Ils ont franchi une étape supplémentaire avec cette réforme : la gestion des trois quart du budget du NHS (65 milliards de livres sterling, 75 milliards d’euros) est confiée en gestion à des associations de médecins généralistes, les “clinicalcommissioning groups”. Ces nouveaux maillons sanitaires structurent désormais l’offre de soins de premier recours en Angleterre. C’est à ce niveau local que se pense désormais “la stratégie sanitaire”, explique Carolyn Regan, directrice d’un CCG à l’ouest de Londres : “notre ambition est d’améliorer l’état de santé de la population, la qualité des soins, et de rapprocher la santé du médico-social”.

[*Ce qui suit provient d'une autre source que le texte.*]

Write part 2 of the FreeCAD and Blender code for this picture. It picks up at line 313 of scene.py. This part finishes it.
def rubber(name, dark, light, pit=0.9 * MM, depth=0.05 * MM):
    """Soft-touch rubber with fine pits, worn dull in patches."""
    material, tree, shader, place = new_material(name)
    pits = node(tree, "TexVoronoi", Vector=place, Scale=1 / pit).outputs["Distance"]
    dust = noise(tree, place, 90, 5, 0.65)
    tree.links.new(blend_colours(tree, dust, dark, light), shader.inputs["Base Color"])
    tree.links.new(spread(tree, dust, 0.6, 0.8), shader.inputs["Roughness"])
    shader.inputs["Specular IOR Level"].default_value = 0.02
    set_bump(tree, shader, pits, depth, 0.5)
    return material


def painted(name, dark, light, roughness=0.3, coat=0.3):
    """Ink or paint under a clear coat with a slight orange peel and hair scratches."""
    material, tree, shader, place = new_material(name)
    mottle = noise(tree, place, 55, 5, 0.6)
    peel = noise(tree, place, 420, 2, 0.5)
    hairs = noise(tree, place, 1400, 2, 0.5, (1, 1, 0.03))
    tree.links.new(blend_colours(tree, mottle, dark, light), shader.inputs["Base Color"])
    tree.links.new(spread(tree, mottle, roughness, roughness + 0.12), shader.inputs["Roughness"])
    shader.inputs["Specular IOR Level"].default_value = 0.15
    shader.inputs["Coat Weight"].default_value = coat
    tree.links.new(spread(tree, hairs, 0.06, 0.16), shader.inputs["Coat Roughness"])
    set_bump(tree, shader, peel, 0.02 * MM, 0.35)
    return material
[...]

L’autre mission des CCG est le “commissioning” : cette nouvelle mission consiste à acheter des soins secondaires, principalement hospitaliers. “Nous cherchons à acheter les soins plus efficaces et les moins coûteux possibles”, explique Carolyn Regan. Là encore, “les médecins généralistes utilisent leur expertise clinique pour comparer les performances des différents hôpitaux”, assure-t-elle. En orientant prioritairement leurs patients vers certains services ou hôpitaux, les CCG sont donc susceptibles de réguler, voire de restructurer l’offre hospitalière, en fonction de la qualité des soins et des besoins de la population. C’est en tout cas l’un des principaux objectifs de cette réforme du NHS.

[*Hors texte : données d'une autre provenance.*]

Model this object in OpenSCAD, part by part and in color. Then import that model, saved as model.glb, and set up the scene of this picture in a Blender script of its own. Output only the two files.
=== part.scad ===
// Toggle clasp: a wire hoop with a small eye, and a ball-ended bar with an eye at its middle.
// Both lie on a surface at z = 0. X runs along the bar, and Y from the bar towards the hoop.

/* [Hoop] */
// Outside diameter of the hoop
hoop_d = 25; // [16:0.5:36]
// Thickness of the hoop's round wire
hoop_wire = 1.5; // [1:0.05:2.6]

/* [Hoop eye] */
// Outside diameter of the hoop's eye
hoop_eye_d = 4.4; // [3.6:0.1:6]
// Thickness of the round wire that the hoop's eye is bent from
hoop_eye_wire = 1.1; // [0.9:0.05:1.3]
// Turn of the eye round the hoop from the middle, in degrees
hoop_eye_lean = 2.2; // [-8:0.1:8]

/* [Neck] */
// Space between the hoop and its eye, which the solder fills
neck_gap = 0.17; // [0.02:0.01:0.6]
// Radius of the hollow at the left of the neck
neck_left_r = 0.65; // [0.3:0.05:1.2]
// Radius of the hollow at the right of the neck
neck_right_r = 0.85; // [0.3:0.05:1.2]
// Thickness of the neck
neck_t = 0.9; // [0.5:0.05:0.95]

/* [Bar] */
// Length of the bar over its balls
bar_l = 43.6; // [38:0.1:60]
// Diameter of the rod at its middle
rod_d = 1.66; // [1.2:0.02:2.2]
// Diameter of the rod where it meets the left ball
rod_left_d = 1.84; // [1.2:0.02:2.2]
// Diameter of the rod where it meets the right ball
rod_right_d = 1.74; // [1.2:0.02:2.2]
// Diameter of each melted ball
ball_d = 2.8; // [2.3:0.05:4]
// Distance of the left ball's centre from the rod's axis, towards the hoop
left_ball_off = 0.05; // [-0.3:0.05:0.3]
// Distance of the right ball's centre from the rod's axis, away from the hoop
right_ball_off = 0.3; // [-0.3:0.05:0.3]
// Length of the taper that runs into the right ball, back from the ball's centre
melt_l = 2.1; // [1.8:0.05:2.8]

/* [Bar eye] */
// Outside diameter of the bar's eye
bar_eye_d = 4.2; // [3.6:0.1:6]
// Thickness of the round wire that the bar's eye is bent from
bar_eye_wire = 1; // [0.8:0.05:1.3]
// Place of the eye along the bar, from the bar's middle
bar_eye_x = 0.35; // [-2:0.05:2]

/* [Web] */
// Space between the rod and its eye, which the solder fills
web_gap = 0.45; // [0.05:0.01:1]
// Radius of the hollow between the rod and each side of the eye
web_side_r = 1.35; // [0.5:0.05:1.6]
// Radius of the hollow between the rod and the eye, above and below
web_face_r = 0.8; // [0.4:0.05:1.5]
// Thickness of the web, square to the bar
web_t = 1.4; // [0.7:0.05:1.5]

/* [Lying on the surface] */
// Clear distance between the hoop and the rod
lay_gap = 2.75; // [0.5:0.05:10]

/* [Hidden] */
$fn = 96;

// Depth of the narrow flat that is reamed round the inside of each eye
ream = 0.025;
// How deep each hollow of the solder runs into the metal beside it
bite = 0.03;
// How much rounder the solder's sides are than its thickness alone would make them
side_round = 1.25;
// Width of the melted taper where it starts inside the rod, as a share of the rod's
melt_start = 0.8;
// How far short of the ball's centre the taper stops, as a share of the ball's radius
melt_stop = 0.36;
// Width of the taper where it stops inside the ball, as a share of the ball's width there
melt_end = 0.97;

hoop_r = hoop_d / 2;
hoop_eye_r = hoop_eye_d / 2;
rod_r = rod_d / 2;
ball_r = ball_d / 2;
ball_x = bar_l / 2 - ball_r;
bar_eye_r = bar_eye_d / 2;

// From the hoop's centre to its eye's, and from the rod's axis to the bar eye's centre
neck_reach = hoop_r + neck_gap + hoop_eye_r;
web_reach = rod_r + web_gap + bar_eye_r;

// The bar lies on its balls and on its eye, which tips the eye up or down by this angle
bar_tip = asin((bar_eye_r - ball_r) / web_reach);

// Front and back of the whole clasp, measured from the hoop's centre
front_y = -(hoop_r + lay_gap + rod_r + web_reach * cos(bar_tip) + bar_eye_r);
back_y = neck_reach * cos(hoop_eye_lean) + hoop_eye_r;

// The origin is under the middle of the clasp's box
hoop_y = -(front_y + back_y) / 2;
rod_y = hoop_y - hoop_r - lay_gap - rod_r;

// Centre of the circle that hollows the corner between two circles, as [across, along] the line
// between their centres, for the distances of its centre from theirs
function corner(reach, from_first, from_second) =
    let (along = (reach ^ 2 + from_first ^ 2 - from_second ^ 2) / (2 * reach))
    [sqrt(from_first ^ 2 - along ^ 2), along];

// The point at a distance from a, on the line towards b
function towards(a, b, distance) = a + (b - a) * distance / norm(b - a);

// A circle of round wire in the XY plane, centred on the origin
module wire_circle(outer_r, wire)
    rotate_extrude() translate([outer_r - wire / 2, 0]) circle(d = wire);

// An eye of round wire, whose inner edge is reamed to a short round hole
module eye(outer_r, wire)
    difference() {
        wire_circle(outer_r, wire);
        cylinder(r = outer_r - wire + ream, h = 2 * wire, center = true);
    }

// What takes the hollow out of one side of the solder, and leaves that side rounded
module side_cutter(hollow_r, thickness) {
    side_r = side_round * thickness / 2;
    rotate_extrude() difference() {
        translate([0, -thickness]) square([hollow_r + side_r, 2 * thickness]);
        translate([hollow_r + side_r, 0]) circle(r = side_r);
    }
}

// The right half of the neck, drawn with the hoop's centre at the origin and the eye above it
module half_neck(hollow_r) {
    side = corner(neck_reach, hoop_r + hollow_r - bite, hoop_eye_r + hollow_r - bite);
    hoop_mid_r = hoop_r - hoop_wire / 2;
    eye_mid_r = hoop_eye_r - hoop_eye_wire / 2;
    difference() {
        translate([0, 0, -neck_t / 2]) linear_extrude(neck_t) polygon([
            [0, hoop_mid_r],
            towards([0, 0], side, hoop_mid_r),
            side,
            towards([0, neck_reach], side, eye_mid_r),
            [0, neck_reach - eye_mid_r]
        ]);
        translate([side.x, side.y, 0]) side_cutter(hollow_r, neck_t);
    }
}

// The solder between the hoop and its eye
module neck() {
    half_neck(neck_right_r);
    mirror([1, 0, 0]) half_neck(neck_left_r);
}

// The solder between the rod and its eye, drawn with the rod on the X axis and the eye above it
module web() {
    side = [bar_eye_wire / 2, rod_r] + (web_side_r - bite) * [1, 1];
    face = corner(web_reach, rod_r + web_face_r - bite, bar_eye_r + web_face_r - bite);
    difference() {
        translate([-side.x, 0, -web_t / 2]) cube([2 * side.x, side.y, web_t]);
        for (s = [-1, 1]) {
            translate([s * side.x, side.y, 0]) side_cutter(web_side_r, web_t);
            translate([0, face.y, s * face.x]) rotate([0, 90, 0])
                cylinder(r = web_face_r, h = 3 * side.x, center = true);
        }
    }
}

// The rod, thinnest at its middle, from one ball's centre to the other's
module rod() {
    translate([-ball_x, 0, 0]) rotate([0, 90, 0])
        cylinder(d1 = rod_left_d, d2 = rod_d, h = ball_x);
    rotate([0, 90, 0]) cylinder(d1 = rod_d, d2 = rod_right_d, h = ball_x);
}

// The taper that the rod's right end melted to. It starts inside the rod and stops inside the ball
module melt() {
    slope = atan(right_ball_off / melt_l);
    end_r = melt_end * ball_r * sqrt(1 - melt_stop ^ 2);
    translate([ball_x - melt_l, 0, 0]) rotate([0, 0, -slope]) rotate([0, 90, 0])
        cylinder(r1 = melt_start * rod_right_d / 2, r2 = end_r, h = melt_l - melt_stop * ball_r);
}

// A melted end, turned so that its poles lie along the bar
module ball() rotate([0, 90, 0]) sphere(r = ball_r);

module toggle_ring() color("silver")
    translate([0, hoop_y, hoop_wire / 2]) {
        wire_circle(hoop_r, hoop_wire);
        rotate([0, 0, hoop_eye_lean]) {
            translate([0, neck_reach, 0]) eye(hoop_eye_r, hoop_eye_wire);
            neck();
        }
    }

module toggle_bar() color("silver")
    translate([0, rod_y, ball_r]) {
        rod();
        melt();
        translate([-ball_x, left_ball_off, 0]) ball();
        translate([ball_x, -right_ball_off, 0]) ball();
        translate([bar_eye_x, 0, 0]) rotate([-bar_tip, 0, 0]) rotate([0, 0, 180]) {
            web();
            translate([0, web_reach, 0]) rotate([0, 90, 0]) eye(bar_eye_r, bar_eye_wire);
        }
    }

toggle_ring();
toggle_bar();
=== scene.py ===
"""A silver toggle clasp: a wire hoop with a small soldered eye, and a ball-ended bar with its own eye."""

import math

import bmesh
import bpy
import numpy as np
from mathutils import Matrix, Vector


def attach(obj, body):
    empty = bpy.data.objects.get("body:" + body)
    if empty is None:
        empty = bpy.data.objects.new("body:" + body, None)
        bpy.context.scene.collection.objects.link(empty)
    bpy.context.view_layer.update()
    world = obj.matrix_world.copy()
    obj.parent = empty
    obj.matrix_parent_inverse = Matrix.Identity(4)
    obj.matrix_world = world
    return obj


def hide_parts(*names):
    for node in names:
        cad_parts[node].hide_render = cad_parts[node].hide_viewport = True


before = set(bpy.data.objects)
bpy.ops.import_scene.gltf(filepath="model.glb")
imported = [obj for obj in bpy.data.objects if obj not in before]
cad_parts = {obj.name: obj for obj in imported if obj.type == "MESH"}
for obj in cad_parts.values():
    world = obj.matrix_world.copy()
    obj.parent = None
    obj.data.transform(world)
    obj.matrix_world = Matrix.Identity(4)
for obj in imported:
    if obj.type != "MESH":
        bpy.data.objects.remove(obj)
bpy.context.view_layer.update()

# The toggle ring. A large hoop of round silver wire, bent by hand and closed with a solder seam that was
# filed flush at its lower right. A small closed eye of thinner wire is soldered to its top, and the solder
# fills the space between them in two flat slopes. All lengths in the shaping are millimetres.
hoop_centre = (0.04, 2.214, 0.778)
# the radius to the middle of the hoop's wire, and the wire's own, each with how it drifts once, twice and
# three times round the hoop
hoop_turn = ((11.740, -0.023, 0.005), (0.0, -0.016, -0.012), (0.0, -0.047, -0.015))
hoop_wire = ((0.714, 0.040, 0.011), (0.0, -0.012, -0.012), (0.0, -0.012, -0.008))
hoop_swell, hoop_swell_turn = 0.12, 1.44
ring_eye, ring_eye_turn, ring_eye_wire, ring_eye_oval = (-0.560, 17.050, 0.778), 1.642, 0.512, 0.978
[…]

Mais en réalité, “pour la majorité des médecins généralistes, comme pour les patients, rien n’a changé depuis 4 mois”, modère Richard Vautrey, médecin généraliste à Leeds, au nord de l’Angleterre. Estimation confirmés à l’Association médicale britannique (British medical association), le premier syndicat de médecins.

 

“Privatisation du NHS”

Le CCG de l’ouest de Londres, particulièrement innovant, est donc une exception, comme le reconnaît Carolyn Regan. “Seuls 5 à 10% des médecins sont réellement impliqués dans les CCG, poursuit Richard Vautrey. Il y a beaucoup d’incertitudes sur leurs compétences exactes, la nouvelle organisation est peu lisible. Mais surtout, la contrainte financière est si forte que les marges de manœuvre sont très étroites”.

Selon le gouvernement, cette nouvelle organisation du NHS doit permettre de relever plusieurs défis: limiter la progression des dépenses hospitalières, développer la santé publique afin d’enrayer l’épidémie d’obésité et de diabète qui frappe la Grande- Bretagne, ou encore lutter contre les inégalités sociales de santé. Autant de sujets qui font écho en France. Mais les détracteurs de la réforme craignent qu’une “privatisation du NHS” soit ainsi à l’œuvre.